### Problem statement
Below are records; quote them exactly from the first line through the line that contains "return mix.outputs[2]".
- - - -
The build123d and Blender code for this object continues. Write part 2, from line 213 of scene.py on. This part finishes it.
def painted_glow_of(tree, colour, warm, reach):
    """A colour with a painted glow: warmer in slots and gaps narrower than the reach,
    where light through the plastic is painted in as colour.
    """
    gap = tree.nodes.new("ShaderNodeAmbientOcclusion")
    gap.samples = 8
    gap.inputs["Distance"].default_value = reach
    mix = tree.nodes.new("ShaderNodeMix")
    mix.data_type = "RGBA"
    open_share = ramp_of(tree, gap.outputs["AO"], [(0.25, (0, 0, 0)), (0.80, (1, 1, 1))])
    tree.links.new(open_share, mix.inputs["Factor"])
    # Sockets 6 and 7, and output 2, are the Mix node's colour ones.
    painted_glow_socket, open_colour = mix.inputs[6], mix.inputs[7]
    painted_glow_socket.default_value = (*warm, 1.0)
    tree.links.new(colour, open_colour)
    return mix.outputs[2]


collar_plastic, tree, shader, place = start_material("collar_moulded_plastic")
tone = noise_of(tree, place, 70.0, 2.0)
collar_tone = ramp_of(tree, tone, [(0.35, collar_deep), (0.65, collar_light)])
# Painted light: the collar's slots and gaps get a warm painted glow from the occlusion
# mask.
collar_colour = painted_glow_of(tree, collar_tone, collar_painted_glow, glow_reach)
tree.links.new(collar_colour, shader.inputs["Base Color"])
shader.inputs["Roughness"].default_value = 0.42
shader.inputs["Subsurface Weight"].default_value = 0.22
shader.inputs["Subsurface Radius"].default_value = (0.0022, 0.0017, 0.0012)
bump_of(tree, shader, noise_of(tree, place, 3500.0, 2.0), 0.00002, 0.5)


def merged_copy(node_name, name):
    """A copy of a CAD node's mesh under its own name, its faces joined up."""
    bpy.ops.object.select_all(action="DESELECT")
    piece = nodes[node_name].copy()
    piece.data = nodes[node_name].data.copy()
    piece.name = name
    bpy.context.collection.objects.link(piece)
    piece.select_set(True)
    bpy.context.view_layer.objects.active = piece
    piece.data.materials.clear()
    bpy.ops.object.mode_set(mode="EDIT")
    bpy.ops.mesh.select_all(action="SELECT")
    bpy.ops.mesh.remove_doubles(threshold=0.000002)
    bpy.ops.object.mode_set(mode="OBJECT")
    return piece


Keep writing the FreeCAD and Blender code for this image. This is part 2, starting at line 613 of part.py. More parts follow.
- - - -
### Solution to this exercise
The build123d and Blender code for this object continues. Write part 2, from line 213 of scene.py on. This part finishes it.
def painted_glow_of(tree, colour, warm, reach):
    """A colour with a painted glow: warmer in slots and gaps narrower than the reach,
    where light through the plastic is painted in as colour.
    """
    gap = tree.nodes.new("ShaderNodeAmbientOcclusion")
    gap.samples = 8
    gap.inputs["Distance"].default_value = reach
    mix = tree.nodes.new("ShaderNodeMix")
    mix.data_type = "RGBA"
    open_share = ramp_of(tree, gap.outputs["AO"], [(0.25, (0, 0, 0)), (0.80, (1, 1, 1))])
    tree.links.new(open_share, mix.inputs["Factor"])
    # Sockets 6 and 7, and output 2, are the Mix node's colour ones.
    painted_glow_socket, open_colour = mix.inputs[6], mix.inputs[7]
    painted_glow_socket.default_value = (*warm, 1.0)
    tree.links.new(colour, open_colour)
    return mix.outputs[2]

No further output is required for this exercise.